Anayasa Mahkemesi'nin (AYM) verdiği hak ihlali kararına rağmen Yargıtay tarafından tahliyesi engellenen Türkiye İşçi Partisi (TİP) Milletvekili Can Atalay'ın avukatları, İstanbul Başsavcılığı'ndan bir kez daha infazın durdurulmasını talep etti. Ancak savcılık, Yargıtay kararını gerekçe göstererek talebi reddetti. Bunun üzerine Atalay'ın avukatları, savcılığın "kendi kararını vermek yerine" Yargıtay kararına atıfta bulunmasının Anayasa'ya aykırı olduğunu öne sürerek, söz konusu kararın kaldırılması için infaz hakimliğine başvurdu.
İnfaz Hakimliğine başvuruldu
14 Mayıs seçimlerinde milletvekili seçilen Gezi davası tutuklusu Can Atalay, AYM'nin hak ihlaline hükmederek tahliyesine karar vermesine rağmen, Yargıtay'ın kararıyla serbest bırakılmadı. Atalay'ın avukatlarının Yargıtay'ın kararına yaptığı itirazlar da reddedildi. Bunun üzerine avukatlar, İstanbul Cumhuriyet Başsavcılığı'na dilekçe vererek, Atalay hakkındaki infazın durdurulmasını talep etti. 20 Kasım'da yapılan bu başvuru, İstanbul Başsavcılığı tarafından Yargıtay kararına atıfta bulunularak reddedildi. Atalay'ın avukatları, bu kez savcılığın söz konusu kararının kaldırılması için İnfaz Hakimliğine başvurdu. Başvuru dilekçesinde, savcılığın Atalay hakkındaki infazın durdurulması talebini, kendisi değerlendirerek karara bağlamak yerine Yargıtay kararına atıfta bulunularak geri çevirdiği ifade edildi.

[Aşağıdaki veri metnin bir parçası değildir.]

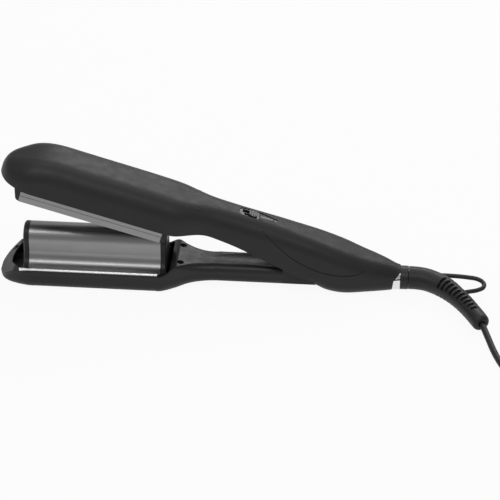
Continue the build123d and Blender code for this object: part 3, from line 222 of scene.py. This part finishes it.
def build_boot():
    """Curved rubber boot with narrowing pockets on its upper front and small notches along its sides."""
    end = BOOT_REACH[-1]
    pockets = [FIRST_POCKET + POCKET_STEP * i for i in range(POCKETS)]
    stops = NECK_STOPS[:]
    for middle in pockets:
        stops += [middle - POCKET_WIDE / 2, middle + POCKET_WIDE / 2]
    rings = BOOT_LIP + [(stop, None) for stop in stops + TIP_STOPS]
    # the mouth turns in and runs back inside the boot
    rings += [(end - 0.1, 4.9), (end, 4.3), (end, 3.0), (end - 0.4, 2.7), (end - 5, 2.65)]
    boot = bmesh.new()
    ring = bmesh.ops.create_circle(boot, segments=BOOT_SIDES, radius=1)["verts"]
    rim = list({edge for vert in ring for edge in vert.link_edges})
    laid = boot_place(*BOOT_START)
    bmesh.ops.transform(boot, matrix=laid, verts=ring)
    bmesh.ops.contextual_create(boot, geom=rim)
    bands = {}
    for stop, radius in rings:
        grown = bmesh.ops.extrude_edge_only(boot, edges=rim)["geom"]
        verts = [part for part in grown if isinstance(part, bmesh.types.BMVert)]
        rim = [part for part in grown if isinstance(part, bmesh.types.BMEdge)]
        rim = [edge for edge in rim if all(vert in verts for vert in edge.verts)]
        place = boot_place(stop, radius)
        bmesh.ops.transform(boot, matrix=place @ laid.inverted(), verts=verts)
        bands[stop] = ([part for part in grown if isinstance(part, bmesh.types.BMFace)], place)
        laid = place
    bmesh.ops.contextual_create(boot, geom=rim)
    bmesh.ops.recalc_face_normals(boot, faces=boot.faces)
    for i, middle in enumerate(pockets):
        faces, place = bands[middle + POCKET_WIDE / 2]
        share = i / (POCKETS - 1)
        deep = boot_faces(faces, place, 121 - 22 * share, 41 - 15 * share)
        slight = boot_faces(faces, place, 222, 21) + boot_faces(faces, place, 36, 15)
        for cut, border, depth in (
                (deep, POCKET_BORDER, POCKET_DEPTH - 0.5 * share), (slight, NOTCH_BORDER, NOTCH_DEPTH)):
            bmesh.ops.inset_region(boot, faces=cut, thickness=border * MM, depth=0)
            bmesh.ops.inset_region(boot, faces=cut, thickness=WALL_SLOPE * MM, depth=-depth * MM)
    piece = finished("rubber_boot", boot, "cord_end", "cord_black", "strain_relief")
    smooth = piece.modifiers.new("soft_edges", "SUBSURF")
    smooth.levels = smooth.render_levels = 2
    return piece


def build_loop():
    """Round rubber loop whose ends run into the boot."""
    curve = bpy.data.curves.new("rubber_loop", "CURVE")
    curve.dimensions = "3D"
    curve.bevel_depth = 1
    curve.bevel_resolution = 4
    curve.resolution_u = 12
    curve.use_fill_caps = True
    line = curve.splines.new("BEZIER")
    line.bezier_points.add(len(LOOP_FORM) - 1)
    for point, (past, y, z) in zip(line.bezier_points, LOOP_FORM):
        point.co = Vector((COLLAR_FACE + past, y, z)) * MM
        point.handle_left_type = point.handle_right_type = "AUTO"
        point.radius = LOOP_RADIUS * MM
    piece = bpy.data.objects.new("rubber_loop", curve)
    scene.collection.objects.link(piece)
    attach(piece, "cord_end")
    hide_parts("hang_loop")
    return piece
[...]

Dilekçede, "Savcılık, Anayasa Mahkemesi'nden bahsetmiş ama Yargıtay 3. Ceza Dairesinin kararına göre karar vermiştir. Oysaki Cumhuriyet Başsavcılığından talepte bulunulmuştur. Anayasa Mahkemesi kararının uygulanması gibi bir talebimiz olmamıştır. Ama Anayasa'nın uygulanması talebine bağlı olarak karar verilmesi istenilmiştir. Savcılık kendi kararını vermelidir; aksine yorumlarla Yargıtay 3. Ceza dairesi kararına yaptığı atıfla karar vermesi kanuna aykırıdır" denildi.
AYM'nin Atalay kararının Resmî Gazete'de yayımlandığına da değinilen dilekçede, "Bu karar tüm yargı mercilerini bağlayan ve uyulması gereken bir karardır. Bu kararla ilgili Yargıtay/Anayasa Mahkemesi arasındaki görüş ayrılığının 'devlet/yargı krizine' dönüşmesi sonucunda verilen kararların çatışması nedeniyle; Savcılığın Yargıtay 3. Ceza Dairesi kararına göre hareket etmesi ve bu karara atıfla karar vermesi Anayasaya ve Kanuna aykırıdır" ifadeleri kullanıldı.